Kural olarak; fatura konusu mal veya hizmetin teslimini ispat külfeti satıcıya ait olup, yasal delillerle desteklenmediği sürece fatura ve davacı defter kayıtları tek başına alacağın varlığını kanıtlamaz. Dolayısıyla satıcı, fatura konusu mal veya hizmetin alıcıya teslim edildiğini kanıtlamak zorundadır.

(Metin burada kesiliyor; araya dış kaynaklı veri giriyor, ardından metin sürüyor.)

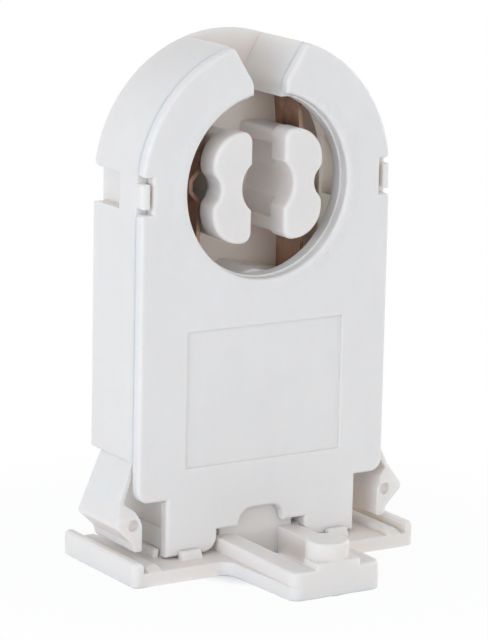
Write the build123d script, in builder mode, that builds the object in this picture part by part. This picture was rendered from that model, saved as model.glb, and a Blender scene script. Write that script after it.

Somut olayda, alınan bilirkişi ek raporunda davaya konu faturaya ilişkin ürünlerin davalıya teslim edildiğine dair davalı banka çalışanları tarafından imzalanan sevk irsaliyelerinin mevcut olduğu, buna göre davacı tarafça teslim olgusunun da ispat edildiği kanaatine varılarak davalının, icra takibine haksız şekilde itiraz ettiği kanaatine varılarak davanın kabulüne, davalının … 27. İcra Müdürlüğünün …Esas sayılı dosyasına yapmış olduğu itirazın iptali ile takibin aynen devamına, takibe konu fatura bedellerine yönelik itiraz olmaması, ihtilafın malın teslim olgusu noktasında toplanması nazara alındığında teslim olgusunun ispatlanmış olduğu gözetilerek alacağın likit olduğu kanaatine varılmış ve asıl alacağın %20’si oranındaki 4.837,80-TL icra inkar tazminatının davalıdan alınarak davacıya verilmesine karar verilerek aşağıdaki şekilde hüküm tesis etmek gerekmiştir.
H Ü K Ü M : Yukarıda açıklanan nedenlerle;
1-Davanın kabulüne,
2-Davalının … 27. İcra Müdürlüğünün … Esas sayılı dosyasına yapmış olduğu itirazın iptali ile takibin aynen devamına,
Asıl alacağın %20’si oranındaki icra inkar tazminatının davalıdan alınarak davacıya verilmesine,
3-Harçlar tarifesi uyarınca alınması gereken 1.652,35-TL karar ve ilam harcından peşin alınan 292,14-TL harçtan mahsubu ile bakiye 1.360,21-TL harcın davalıdan tahsil edilerek Hazineye irat kaydına,
4-Davacı tarafından yatırılan 292,14-TL peşin harç bedeli ile 179,90-TL başvuru harcından oluşan toplam 472,04-TL harç bedelinin davalıdan tahsil edilerek davacı tarafa verilmesine,
5-Davacı tarafından yapılan; posta, tebligat müzekkere ve bilirkişi ücretlerinden oluşan toplam 3.006,00 TL yargılama giderinin davalıdan tahsil edilerek davacı tarafa verilmesine,
6-Davalı tarafından belgelendirilen bir yargılama masrafı olmadığından bu hususta karar verilmesine yer olmadığına,
7-Davacı taraf duruşmalarda vekil ile temsil edildiğinden kabul edilen dava değeri itibariyle AAÜT uyarınca takdiren 17.900,00-TL vekalet ücretinin davalıdan tahsil edilerek davacı tarafa verilmesine,
8-Arabuluculuk ücreti olan 1.560,00-TL bedelin davalıdan tahsil edilerek Hazineye irat kaydına,
9-Bakiye gider avansının karar kesinleştiğinde HMK 333 maddesi uyarınca yatıran tarafa iadesine,
Dair, Taraf vekillerinin yüzlerine karşı tebliğden itibaren 2 haftalık sürede HMK 341 maddesi uyarınca istinaf yolu açık olmak üzere karar verildi.28/11/2023
Katip
e-imzalı
Hakim
e-imzalı
“Bu belge 5070 Sayılı Kanun hükümlerince elektronik imza ile imzalanmıştır.”